PROBLEM DETAILS: Locate every line below that contains the word "code" and copy it.

LISTING:
◇ ◇ ◇ ◇

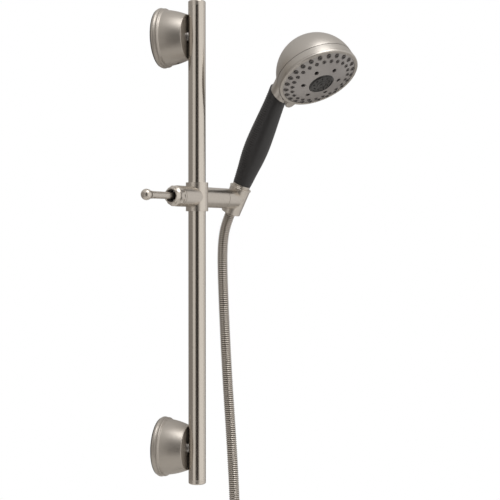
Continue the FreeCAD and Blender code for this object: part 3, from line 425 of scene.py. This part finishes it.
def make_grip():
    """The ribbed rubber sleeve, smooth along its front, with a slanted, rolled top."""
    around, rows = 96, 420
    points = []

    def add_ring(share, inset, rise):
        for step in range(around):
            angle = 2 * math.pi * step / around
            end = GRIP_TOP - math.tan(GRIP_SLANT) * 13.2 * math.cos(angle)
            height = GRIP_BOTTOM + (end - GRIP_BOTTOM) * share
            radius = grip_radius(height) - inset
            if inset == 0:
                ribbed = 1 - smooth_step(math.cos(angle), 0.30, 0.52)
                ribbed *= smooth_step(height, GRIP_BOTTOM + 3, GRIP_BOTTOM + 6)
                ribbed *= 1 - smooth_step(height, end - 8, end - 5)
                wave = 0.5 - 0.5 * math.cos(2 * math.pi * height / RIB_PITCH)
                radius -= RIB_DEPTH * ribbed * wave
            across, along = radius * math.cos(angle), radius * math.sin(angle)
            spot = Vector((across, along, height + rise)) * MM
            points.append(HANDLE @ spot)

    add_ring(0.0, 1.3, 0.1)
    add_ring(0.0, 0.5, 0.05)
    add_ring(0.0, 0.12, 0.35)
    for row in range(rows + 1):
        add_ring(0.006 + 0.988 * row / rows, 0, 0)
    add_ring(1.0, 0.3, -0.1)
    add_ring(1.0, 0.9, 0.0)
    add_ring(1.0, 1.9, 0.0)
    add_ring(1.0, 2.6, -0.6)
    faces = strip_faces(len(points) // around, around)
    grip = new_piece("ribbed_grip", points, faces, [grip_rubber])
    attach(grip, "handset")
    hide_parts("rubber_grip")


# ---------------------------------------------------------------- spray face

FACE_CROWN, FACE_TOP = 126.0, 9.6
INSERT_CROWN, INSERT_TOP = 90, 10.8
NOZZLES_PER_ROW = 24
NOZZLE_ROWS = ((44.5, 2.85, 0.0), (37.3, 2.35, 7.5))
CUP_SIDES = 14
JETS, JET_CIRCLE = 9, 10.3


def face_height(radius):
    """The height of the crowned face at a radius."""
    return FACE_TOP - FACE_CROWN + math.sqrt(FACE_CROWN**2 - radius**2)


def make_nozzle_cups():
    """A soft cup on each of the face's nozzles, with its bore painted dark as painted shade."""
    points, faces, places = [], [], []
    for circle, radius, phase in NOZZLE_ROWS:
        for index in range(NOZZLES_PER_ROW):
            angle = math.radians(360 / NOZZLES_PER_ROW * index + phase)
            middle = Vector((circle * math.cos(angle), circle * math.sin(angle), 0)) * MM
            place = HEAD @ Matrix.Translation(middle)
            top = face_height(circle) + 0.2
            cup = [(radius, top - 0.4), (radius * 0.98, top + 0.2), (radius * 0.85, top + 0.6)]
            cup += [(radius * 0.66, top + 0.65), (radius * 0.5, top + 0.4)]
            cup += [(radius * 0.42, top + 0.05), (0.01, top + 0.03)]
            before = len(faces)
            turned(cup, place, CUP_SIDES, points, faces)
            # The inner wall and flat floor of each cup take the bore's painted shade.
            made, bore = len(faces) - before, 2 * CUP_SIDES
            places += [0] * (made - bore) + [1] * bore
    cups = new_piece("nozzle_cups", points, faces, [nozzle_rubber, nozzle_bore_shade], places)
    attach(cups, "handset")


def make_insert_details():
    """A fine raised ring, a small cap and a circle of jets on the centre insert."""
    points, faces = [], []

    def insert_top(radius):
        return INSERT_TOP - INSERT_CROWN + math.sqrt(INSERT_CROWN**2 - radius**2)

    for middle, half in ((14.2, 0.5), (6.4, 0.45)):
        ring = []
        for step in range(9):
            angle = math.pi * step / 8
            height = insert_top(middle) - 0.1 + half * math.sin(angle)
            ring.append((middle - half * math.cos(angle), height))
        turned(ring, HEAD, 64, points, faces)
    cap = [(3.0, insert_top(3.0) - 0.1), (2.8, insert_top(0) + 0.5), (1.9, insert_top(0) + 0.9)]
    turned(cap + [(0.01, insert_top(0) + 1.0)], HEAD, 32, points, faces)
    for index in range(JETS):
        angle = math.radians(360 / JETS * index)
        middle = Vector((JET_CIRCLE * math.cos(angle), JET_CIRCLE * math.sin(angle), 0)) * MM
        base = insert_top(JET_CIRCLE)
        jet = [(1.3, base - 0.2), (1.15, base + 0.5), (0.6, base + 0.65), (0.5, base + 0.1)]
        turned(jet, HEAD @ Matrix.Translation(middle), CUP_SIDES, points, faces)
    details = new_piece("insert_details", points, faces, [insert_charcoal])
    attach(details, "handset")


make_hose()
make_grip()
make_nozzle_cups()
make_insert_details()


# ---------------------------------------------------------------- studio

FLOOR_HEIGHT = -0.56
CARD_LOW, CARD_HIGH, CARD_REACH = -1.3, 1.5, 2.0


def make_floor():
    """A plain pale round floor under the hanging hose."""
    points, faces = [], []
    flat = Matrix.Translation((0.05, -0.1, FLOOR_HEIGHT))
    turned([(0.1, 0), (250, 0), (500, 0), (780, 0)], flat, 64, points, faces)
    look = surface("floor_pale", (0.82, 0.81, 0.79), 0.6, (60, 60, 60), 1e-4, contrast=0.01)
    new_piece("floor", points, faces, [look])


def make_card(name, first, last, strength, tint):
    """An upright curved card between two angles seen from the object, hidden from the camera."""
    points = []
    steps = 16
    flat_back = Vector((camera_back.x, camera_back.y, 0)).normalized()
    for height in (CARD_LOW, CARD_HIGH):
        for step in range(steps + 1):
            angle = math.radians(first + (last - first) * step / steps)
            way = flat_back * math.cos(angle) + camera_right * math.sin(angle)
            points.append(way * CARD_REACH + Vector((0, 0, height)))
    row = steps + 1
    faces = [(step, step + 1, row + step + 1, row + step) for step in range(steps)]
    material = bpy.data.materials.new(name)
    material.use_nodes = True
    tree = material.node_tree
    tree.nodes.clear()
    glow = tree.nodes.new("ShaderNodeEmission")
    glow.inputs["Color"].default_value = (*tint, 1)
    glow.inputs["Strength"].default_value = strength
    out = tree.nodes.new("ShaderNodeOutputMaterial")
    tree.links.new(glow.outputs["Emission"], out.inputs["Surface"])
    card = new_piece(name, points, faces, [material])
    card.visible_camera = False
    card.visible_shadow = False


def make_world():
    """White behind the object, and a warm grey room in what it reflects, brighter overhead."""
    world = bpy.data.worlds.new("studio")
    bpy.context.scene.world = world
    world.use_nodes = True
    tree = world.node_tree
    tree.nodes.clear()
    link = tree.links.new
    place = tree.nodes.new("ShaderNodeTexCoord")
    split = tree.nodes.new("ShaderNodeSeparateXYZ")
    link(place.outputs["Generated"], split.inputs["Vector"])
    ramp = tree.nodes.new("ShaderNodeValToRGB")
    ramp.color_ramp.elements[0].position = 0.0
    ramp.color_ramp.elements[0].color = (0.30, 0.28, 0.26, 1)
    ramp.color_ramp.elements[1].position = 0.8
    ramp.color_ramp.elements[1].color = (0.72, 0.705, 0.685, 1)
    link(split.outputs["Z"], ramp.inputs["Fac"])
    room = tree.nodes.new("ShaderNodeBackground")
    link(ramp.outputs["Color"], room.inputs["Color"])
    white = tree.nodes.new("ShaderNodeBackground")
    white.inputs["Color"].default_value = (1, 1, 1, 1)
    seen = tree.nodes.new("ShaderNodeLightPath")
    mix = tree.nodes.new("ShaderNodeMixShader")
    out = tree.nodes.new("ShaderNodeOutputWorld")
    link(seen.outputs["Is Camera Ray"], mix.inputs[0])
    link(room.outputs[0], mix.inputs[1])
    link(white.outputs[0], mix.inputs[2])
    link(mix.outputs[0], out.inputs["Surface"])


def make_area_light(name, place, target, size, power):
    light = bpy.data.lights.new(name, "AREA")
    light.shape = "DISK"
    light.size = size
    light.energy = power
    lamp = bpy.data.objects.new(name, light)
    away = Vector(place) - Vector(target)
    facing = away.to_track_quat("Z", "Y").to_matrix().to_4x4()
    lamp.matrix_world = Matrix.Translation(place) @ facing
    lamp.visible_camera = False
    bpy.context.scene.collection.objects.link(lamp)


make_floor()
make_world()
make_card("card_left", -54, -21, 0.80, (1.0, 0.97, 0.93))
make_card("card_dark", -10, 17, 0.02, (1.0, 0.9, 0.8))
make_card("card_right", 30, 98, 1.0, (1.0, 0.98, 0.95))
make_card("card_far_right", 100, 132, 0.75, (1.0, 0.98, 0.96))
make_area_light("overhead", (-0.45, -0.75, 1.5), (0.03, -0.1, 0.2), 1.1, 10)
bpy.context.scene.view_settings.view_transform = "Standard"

◇ ◇ ◇ ◇

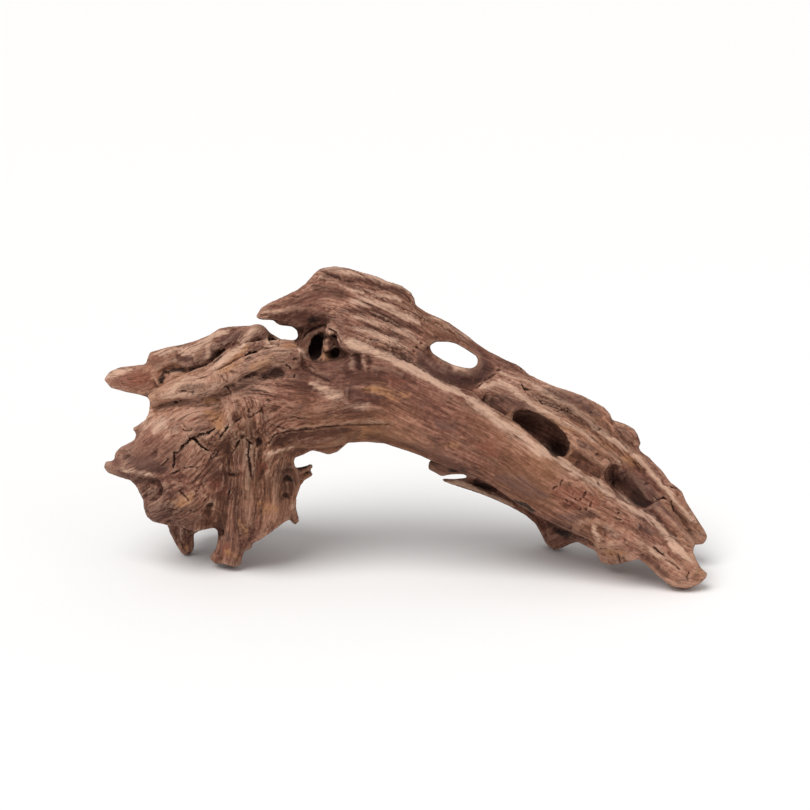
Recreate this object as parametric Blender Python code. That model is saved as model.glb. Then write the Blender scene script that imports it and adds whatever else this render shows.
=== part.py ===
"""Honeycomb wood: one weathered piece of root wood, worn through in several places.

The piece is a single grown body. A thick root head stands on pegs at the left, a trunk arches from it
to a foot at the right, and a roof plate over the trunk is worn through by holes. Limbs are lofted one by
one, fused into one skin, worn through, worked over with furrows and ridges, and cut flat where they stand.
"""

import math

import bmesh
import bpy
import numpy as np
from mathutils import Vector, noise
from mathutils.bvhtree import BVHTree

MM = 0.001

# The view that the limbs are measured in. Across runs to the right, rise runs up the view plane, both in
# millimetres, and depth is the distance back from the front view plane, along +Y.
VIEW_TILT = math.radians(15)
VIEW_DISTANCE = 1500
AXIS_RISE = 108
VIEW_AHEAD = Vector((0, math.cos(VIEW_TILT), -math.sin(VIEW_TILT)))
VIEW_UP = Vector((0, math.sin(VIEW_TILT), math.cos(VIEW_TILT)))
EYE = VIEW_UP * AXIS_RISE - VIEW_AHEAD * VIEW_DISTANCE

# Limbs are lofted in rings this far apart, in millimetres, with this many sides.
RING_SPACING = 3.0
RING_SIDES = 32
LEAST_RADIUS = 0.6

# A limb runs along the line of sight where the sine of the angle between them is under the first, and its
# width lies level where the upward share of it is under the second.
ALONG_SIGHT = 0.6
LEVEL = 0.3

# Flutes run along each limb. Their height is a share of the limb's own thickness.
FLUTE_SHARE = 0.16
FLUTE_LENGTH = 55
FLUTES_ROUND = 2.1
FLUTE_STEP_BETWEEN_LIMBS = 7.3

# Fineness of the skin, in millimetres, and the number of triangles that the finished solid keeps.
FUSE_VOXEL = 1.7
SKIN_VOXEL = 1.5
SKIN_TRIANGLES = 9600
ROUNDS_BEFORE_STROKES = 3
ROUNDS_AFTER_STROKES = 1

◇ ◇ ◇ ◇

CORRECT OUTPUT:
Continue the FreeCAD and Blender code for this object: part 3, from line 425 of scene.py. This part finishes it.
Recreate this object as parametric Blender Python code. That model is saved as model.glb. Then write the Blender scene script that imports it and adds whatever else this render shows.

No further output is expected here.